Tally the lines below that contain "with". The number is the whole answer.

+ + + + +

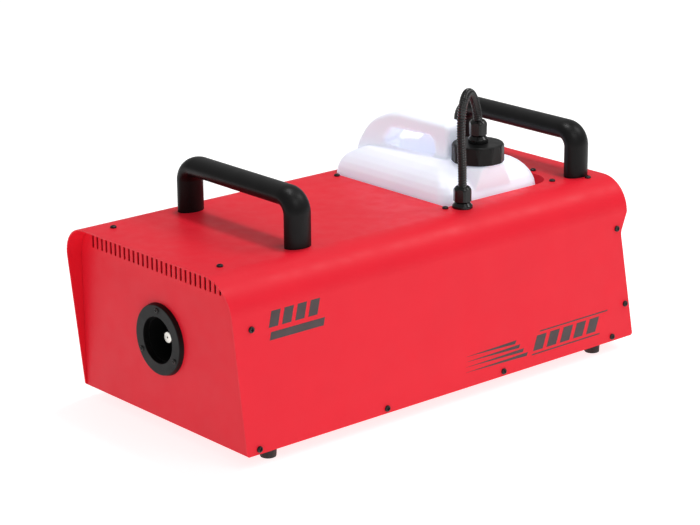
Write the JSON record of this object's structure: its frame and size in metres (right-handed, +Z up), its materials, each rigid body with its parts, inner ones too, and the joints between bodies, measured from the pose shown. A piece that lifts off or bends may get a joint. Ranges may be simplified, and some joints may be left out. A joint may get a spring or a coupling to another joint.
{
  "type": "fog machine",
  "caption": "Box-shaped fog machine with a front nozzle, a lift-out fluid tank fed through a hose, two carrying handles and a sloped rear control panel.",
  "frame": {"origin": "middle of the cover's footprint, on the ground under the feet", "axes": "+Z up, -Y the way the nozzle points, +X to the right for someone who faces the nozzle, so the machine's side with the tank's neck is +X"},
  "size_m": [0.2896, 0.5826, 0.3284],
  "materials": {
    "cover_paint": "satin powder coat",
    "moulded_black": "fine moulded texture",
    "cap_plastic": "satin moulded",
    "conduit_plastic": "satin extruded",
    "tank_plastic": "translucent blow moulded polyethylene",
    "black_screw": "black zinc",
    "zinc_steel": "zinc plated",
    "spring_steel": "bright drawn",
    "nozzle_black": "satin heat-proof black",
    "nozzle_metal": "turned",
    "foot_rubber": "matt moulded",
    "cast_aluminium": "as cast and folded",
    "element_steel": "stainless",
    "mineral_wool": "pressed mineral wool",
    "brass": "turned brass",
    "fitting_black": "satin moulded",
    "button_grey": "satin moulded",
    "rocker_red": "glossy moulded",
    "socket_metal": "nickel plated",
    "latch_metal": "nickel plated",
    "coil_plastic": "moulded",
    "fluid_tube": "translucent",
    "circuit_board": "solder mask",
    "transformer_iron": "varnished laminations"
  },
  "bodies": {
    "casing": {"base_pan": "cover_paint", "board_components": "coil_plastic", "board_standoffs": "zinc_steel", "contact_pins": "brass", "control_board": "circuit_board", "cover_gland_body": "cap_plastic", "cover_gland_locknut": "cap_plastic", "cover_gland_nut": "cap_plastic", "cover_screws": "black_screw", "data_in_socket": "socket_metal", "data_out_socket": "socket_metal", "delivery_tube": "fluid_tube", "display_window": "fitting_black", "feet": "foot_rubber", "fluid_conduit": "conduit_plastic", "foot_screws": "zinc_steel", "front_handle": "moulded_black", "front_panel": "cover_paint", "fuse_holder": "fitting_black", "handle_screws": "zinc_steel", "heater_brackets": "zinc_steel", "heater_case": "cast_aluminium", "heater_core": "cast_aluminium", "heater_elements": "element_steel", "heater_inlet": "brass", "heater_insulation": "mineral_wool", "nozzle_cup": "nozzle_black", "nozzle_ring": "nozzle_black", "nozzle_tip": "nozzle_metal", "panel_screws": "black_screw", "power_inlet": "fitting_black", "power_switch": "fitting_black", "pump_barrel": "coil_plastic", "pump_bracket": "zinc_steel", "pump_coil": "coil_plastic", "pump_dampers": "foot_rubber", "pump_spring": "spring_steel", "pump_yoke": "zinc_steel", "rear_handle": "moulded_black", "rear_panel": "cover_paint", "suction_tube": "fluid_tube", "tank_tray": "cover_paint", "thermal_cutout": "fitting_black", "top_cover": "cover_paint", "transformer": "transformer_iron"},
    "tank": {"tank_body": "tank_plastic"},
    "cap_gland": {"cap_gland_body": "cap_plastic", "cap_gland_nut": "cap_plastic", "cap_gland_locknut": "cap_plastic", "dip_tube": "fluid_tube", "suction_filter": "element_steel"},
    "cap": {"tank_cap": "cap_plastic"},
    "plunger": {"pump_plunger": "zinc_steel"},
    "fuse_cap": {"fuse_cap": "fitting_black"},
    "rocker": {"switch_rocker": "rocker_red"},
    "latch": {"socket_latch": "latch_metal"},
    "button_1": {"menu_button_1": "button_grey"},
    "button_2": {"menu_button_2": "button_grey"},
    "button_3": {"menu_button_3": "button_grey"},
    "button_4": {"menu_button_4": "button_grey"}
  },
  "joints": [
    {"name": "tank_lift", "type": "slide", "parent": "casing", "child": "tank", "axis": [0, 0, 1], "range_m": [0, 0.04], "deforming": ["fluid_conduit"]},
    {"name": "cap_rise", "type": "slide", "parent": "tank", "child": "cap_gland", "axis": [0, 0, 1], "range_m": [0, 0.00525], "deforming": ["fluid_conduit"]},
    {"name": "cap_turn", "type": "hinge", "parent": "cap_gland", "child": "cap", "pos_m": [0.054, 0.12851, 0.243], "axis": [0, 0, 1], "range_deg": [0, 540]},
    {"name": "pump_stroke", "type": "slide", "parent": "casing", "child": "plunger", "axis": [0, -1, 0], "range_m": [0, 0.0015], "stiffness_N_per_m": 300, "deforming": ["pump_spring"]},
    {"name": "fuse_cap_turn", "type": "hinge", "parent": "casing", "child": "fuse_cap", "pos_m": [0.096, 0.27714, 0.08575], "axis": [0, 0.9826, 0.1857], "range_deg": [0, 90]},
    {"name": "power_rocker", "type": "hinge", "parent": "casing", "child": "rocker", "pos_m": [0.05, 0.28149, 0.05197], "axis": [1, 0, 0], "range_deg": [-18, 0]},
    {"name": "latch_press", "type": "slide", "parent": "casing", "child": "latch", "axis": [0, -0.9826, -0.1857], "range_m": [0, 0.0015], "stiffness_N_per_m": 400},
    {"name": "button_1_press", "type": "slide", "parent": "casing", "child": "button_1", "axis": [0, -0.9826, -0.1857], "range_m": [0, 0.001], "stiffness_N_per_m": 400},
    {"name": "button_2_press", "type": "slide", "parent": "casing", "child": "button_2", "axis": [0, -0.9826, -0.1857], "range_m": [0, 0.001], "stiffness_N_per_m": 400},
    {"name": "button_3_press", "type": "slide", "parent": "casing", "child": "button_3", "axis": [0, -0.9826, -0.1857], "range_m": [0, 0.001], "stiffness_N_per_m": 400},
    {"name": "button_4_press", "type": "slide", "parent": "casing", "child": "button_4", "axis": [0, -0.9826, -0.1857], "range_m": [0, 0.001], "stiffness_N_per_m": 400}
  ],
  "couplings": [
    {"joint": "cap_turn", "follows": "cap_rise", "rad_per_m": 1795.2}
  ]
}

+ + + + +

• _EXERCISE SOLUTION_
3